Transcription’s a skill. We’re taught it, or have to teach ourselves, or muddle our way to grasping it through some combination of the two. On the MSt course here the palaeography exam requires you to transcribe and (roughly) date manuscripts from images. My interview for my current job began with a timed transcription test: how much of these two pages from different manuscripts can you transcribe accurately in ten minutes each? More broadly, transcription’s an activity which underpins editing and calendaring, or in other words it’s necessary for the things which are necessary for pretty a lot of the other work carried out by medievalists.

Transcription is already an abstracting, interpreting process. And transcription for editing is not very diplomatic: many features of the manuscript page go overboard. At least, that’s what you get in the ‘finished’ transcription of the copy text. I’m trying to save files which preserve things like manuscript punctuation for my own study.

The transcriptions in my thesis were slavishly diplomatic. Partly, being slavishly diplomatic had a rhetorical value, of course. Without being cynical about it, I suspected, and still suspect, that it’s good to demonstrate to your examiners an ability to be rigorous and slightly obsessive about manuscript features. That helps to license moments of speculation and more playful acts of close reading elsewhere. But that slavishness was also genuinely valuable and I think appropriate to the questions I addressed.

Even obsessively diplomatic transcription is sacrificial, however. Transcription can’t take ‘being a facsimile’ as its ultimate aspiration. We have facsimiles for that! In any transcription we give up a great deal of things.
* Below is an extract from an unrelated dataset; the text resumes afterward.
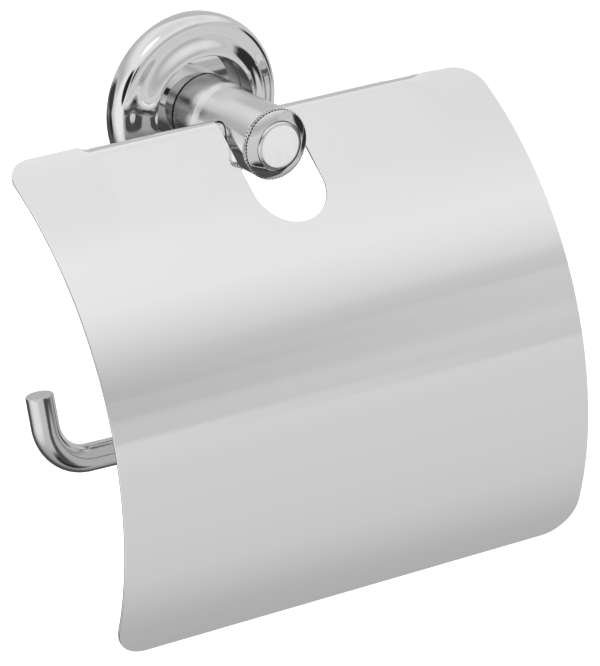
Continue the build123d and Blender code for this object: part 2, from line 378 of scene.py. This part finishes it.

We destroy multiplicity, we remove colour, we strip away a whole cluster of scribal habits, shape, illustration, we impose anachronistic orderings and classifications. This observation could be a trite ‘gotcha’: why bother with evidence at all, &c &c. But I don’t think that’s right. We sacrifice things in order to put other things in front of the reader, or in order to provide workable evidence for some other scholarly procedure. And sacrificing these things is not a judgement that in other contexts they are unimportant. If I may misappropriate and misuse a quote, ‘forgetting is just as necessary as remembering.’†

Thinking more broadly about the distortions, omissions and alterations inherent in the process of editing, I’m tempted to suggest, rather cheekily, that some book producers might welcome these processes. Most scribes themselves fought against variation with all the limited resources at their disposal and they left messages asking for correction (as did writers). And in many manuscripts’ cases at least one person must have wanted the text to be disseminated—though we know from occsaional complaints about the dullness of their material that scribes didn’t always share the sentiment! So perhaps many book producers would be pleased by the idea that, centuries later, their work is being used to enhance our knowledge of the texts they laboured over.

We’re lucky enough to live in an age where, more than ever before, we don’t have to choose between, on the one hand, establishing the ‘probable truth’, a stab at reconstructing something closer to the authors’ text, and, on the other hand, recognising and making available the processes of accidental variation and deliberate reconfiguration evidenced in the surviving manuscripts. Editorial decisions aren’t bad in and of themselves. The trick is to take them seriously, keep them in mind and be explicit about them.

(A friend suggested I append some advice about transcription tests. In my experience, the key to success in transcription under pressure is to prepare properly, and then to manage your mind. The worst, most panicky part is that initial moment of contact with a new manuscript when it seems unreadable. Ignore this feeling. Even highly experienced palaeographers sometimes run into this when encountering an unfamiliar manuscript (I’ve asked). Within seconds one’s eyes begin to ‘tune in’, and I recommend reading through whatever you have to transcribe without writing anything first. Everything will then be much clearer.)

† Curtius, European Literature in the Latin Middle Ages, trans. W. R. Trask (New York, 1953), 396.